Disclaimer: I’m not a qualified person to talk about this. I’m just telling my own experiences with the hope that this will clarify things to those fail to understand anxiety.
Things come and go, except for anxiety. Anxiety has been your companion throughout the years. And even though lately you’ve been extremely proud of yourself because you’ve been less anxious, people who don’t know you well (read: co-workers, classmates and people that you’ve met lately) still see you as a little ball of anxiety. You radiate anxiety to them, or something.
You’ve mastered the art of the check-check-double-check because you check things once, twice and even 10 times just to make sure nothing is wrong. Because when something surprisingly happens, it gives you stress! Anxiety!
But anxiety isn’t just “stress”. You can’t just “relax”, even though you know deep down inside that “everything will be all right”. It’s how your mind functions. Anxiety isn’t a choice, it’s a part of who you are.
Either you’re born with anxiety or you’ve been through a trauma as a kid or later in life, you know that anxiety is uncontrollable. No matter how hard you try to block out those thoughts, you can’t.
Anxiety: an uncomfortable feeling of nervousness or worry about something that is happening or might happen in the future.
Anxiety starts innocently. It’s humane to worry and stress. That’s how our ancestors survived everything. Worrying about things that endanger you is natural. But sometimes, instead of controlling it, anxiety controls you. It takes over you, your life and your mind and there’s no way out. You overthink everything and you worry about everything. When anxiety strikes, it’s like having a tunnel vision and you’re only focusing on what could go wrong. It becomes obsessive. Your mind works faster than the speed of light, doing it utmost to figure everything out that could go wrong.

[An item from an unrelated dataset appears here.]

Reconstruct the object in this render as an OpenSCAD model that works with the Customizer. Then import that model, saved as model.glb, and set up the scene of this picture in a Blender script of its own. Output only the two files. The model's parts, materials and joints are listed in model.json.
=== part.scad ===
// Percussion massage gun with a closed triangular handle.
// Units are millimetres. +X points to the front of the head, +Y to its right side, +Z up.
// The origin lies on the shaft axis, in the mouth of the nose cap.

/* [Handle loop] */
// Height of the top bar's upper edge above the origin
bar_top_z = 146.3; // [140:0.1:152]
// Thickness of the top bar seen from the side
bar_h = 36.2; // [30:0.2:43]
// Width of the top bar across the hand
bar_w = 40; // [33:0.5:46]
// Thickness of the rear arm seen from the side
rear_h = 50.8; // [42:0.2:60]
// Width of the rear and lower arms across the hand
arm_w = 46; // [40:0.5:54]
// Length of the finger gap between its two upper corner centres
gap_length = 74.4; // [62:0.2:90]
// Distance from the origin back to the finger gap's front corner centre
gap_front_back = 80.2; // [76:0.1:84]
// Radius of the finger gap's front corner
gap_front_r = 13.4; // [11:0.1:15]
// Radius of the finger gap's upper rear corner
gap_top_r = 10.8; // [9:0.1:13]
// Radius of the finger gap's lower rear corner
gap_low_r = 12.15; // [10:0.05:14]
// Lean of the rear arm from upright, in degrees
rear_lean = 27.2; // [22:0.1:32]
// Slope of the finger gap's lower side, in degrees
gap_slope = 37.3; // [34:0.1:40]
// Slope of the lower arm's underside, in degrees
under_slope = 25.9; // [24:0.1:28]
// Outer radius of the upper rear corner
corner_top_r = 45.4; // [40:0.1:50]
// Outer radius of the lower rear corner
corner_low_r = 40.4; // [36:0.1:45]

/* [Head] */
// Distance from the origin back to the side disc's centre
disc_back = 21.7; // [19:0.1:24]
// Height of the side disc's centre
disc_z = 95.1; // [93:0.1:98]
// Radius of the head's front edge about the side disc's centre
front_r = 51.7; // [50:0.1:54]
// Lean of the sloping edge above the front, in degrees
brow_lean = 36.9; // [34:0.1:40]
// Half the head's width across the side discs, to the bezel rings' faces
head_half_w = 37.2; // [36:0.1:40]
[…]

The next step is freaking out. Now your mind is falling in a deep, deep hole trying to hold on anything. Gasping for air, you’re trying to smile casually as if nothing is happening inside of you. “1,2,3, breath, repeat” you tell yourself. But your mind is still running in circles, trying to figure out how to get itself out of this.

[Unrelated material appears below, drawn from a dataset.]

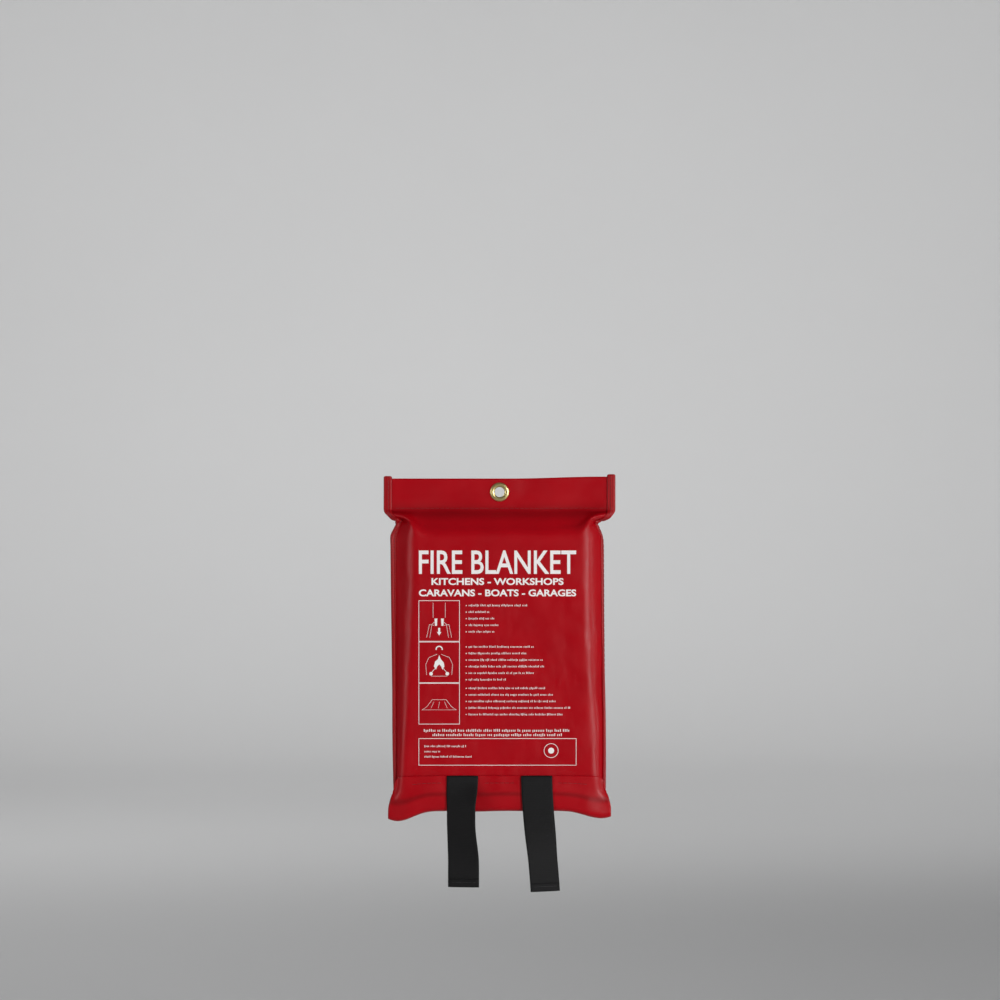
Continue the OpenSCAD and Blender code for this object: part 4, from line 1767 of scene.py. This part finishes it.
    def cover_picture(self, sheet, x, z, r, rule):
        """A blanket laid over a pan."""
        sheet.line([(x - 0.84 * r, z - 0.3 * r), (x - 0.6 * r, z - 0.14 * r),
                    (x - 0.34 * r, z + 0.2 * r), (x + 0.34 * r, z + 0.2 * r),
                    (x + 0.6 * r, z - 0.14 * r), (x + 0.84 * r, z - 0.3 * r)], rule * 0.6, True)
        for a, b in ((-0.26, -0.4), (0.26, 0.4), (0.02, -0.04)):
            sheet.line([(x + a * r, z + 0.1 * r), (x + b * r, z - 0.22 * r)], rule * 0.5)


PIECES = (
    FIREBLANKET_OT_stage,
    FIREBLANKET_OT_pouch,
    FIREBLANKET_OT_edges,
    FIREBLANKET_OT_eyelet,
    FIREBLANKET_OT_flap,
    FIREBLANKET_OT_straps,
    FIREBLANKET_OT_blanket,
    FIREBLANKET_OT_printing,
)


class FIREBLANKET_PT_sidebar(bpy.types.Panel):
    """Lists the pieces and the stage"""

    bl_idname = "FIREBLANKET_PT_sidebar"
    bl_label = "Fire Blanket"
    bl_space_type = "VIEW_3D"
    bl_region_type = "UI"
    bl_category = "Fire Blanket"

    def draw(self, context):
        for piece in PIECES:
            self.layout.operator(piece.bl_idname)


SETTINGS = {
    "fire_blanket_pouch": PouchSettings,
    "fire_blanket_print": PrintSettings,
    "fire_blanket_straps": StrapSettings,
    "fire_blanket_cloth": BlanketSettings,
    "fire_blanket_metal": MetalSettings,
    "fire_blanket_stage": StageSettings,
}


def register():
    for name, group in SETTINGS.items():
        bpy.utils.register_class(group)
        setattr(bpy.types.Scene, name, bpy.props.PointerProperty(type=group))
    for made in PIECES + (FIREBLANKET_PT_sidebar,):
        bpy.utils.register_class(made)


def unregister():
    for made in reversed(PIECES + (FIREBLANKET_PT_sidebar,)):
        bpy.utils.unregister_class(made)
    for name, group in SETTINGS.items():
        delattr(bpy.types.Scene, name)
        bpy.utils.unregister_class(group)


def main():
    register()
    bpy.ops.fire_blanket.stage()
    bpy.ops.fire_blanket.pouch()
    bpy.ops.fire_blanket.edges()
    bpy.ops.fire_blanket.eyelet()
    bpy.ops.fire_blanket.flap()
    bpy.ops.fire_blanket.straps()
    bpy.ops.fire_blanket.blanket()
    bpy.ops.fire_blanket.printing()


if __name__ == "__main__":
    main()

Step three is when your mind comes up with something and you try your best to convince yourself that this the ultimate solution.
You can’t control this process. People will always say “relax” or “stress isn’t good for you”, you look at them and wonder if they really think you don’t want to help yourself. That you’re making it all up. That freaking out over the slightest things is your hobby. That you love attention, when attention is the last thing you want because it gives you anxiety.
Words like “relax” and “calm down” make you more anxious. Because you always try not to show your anxiety. Times and times again you tell myself that you don’t want to give fucks no more. That whatever happens, happens for a reason. That you can’t control everything.
It’s not lack of intelligence. It’s not depression. It’s just what it is.
And you know what? it works, sometimes. The “1, 2, 3, breathe, repeat” thing works every now and then. When you tell yourself three honderd times a day that you’ll no longer care about the smallest things, you start to believe it eventually. But not always. Sometimes your mind switches off all sensible thinking and starts freaking out. And it’s not due to lack of intelligence. It’s not depression. It’s just what it is. It’s anxiety.